Battery usage categories

  • battery_level: When the battery level was recorded and logged. Reported in percent, where 093 is 93%. Provides an overall measure of how fast the battery is draining.
  • top: The application running at the top; usually, the application that is visible to the user. If you want to measure battery drain while your app is active, make sure it's the top app. If you want to measure battery drain while your app is in the background, make sure it's not the top app.
  • wifi_running: Shows that the Wi-Fi network connection was active.
  • screen: Screen is turned on.
  • phone_in_call: Recorded when the phone is in a call.
  • wake_lock: App wakes up, grabs a lock, does small work, then goes back to sleep. This is one of the most important pieces of information. Waking up the phone is expensive, so if you see lots of short bars here, that might be a problem.
  • running: Shows when the CPU is awake. Check whether it is awake and asleep when you expect it to be.
  • wake_reason: The last thing that caused the kernel to wake up. If it's your app, determine whether it was necessary.
  • mobile_radio: Shows when the radio was on. Starting the radio is battery expensive. Many narrow bars close to each other can indicate opportunities for batching and other optimizations.
  • gps: Indicates when the GPS was on. Make sure this is what you expect.
  • sync: Shows when an app was syncing with a backend. The sync bar also shows which app did the syncing. For users, this can show apps where they might turn syncing off to save battery. Developers should sync as little as possible and only as often as necessary.

Note: Not every chart will show every category.

Filtering batterystats output

You can gather additional information from the batterystats.txt file where you saved the output from the batterystats command.

Figure 2.Example of filtered batterystats output.

Open the file in a text editor and search for:

  1. Battery History: A time series of power-relevant events, such as screen, Wi-Fi, and app launch.

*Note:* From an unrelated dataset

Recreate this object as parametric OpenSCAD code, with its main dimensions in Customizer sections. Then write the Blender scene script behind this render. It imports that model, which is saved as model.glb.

These are also visible through Battery Historian.
  2. Per-PID Stats: How long each process ran.
  3. Statistics since last charge: System-wide statistics, such as cell signal levels and screen brightness. Provides an overall picture of what's happening with the device. This information is especially useful to make sure no external events are affecting your experiment.
  4. Estimated power use (mAh) by UID and peripheral: This is currently an extremely rough estimate and should not be considered experiment data.
  5. Per-app mobile ms per packet: Radio-awake-time divided by packets sent. An efficient app will transfer all its traffic in batches, so the lower this number the better.
  6. All partial wake locks: All app-held wakelocks, by aggregate duration and count.